The Commission considers that proposals requesting a contribution from the EU of between €5m and €12m would allow this specific challenge to be addressed appropriately. Nonetheless, this does not preclude submission and selection of proposals requesting other amounts.

In line with the EU's strategy for international cooperation in research and innovation[1] international cooperation is encouraged, and in particular with international research partners involved in ongoing discussions and workshops, and US homeland security research entities. Funding for third countries is however still subject to the  evaluations.


Expected impact:

The research is expected to provide a substantial contribution in the prevention of the unlawful transport of dangerous and illicit materials, also protecting critical elements of the supply chain from attacks and disruptions.
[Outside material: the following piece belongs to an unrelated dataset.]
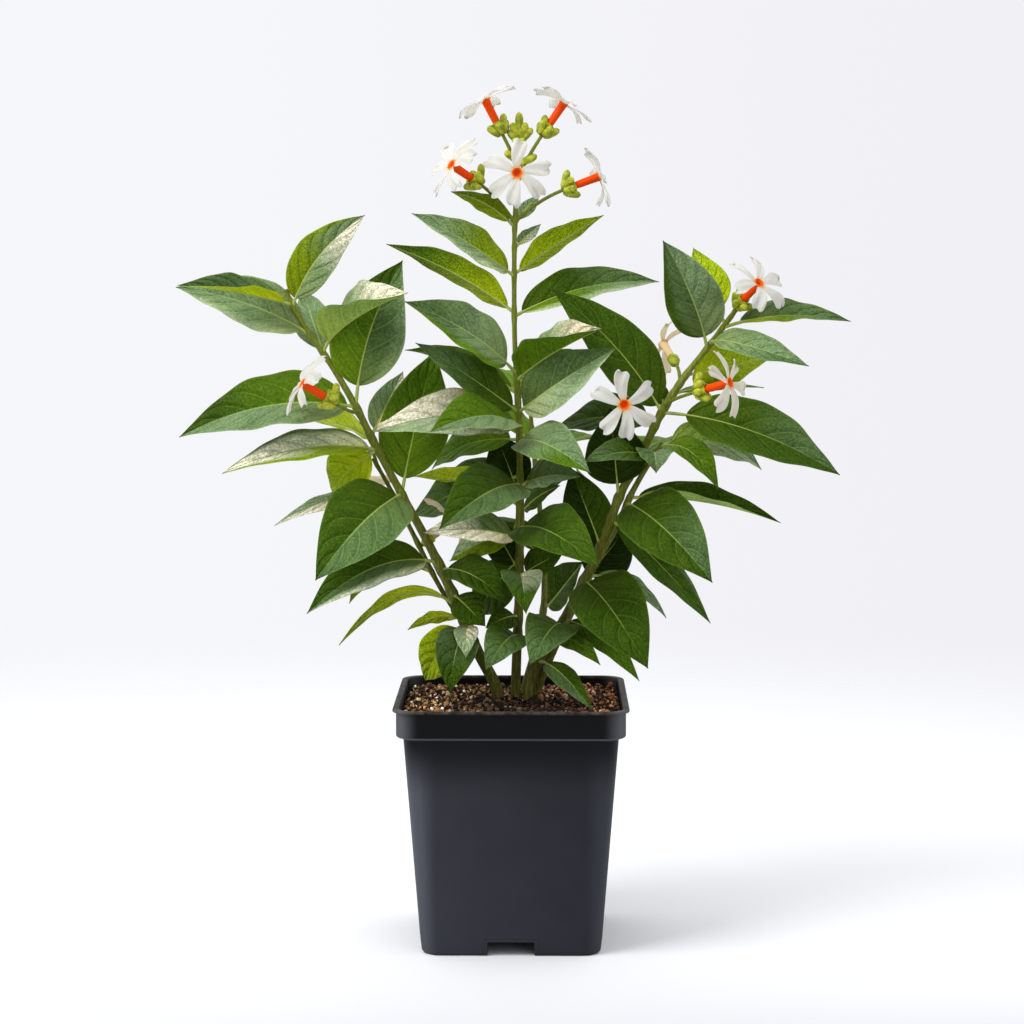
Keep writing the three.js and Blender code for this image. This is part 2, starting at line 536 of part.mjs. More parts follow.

A technology which could scan a load with high probability of detection of particular key commodities would increase efficiency and throughput and reduce cost and delays to innocent shippers. Solutions are therefore to be developed to allow for an increased assurance level in particular for dense containerised cargo, avoiding the need to unnecessarily resorting to physical inspection. As the research should facilitate and expedite the smooth flow of legitimate international trade through improved security controls, it would support the work of WCO for high risk cargo.


The outcome of the proposal is expected to lead to development up to Technology Readiness Level (TRL) 7; please see part G of the General Annexes.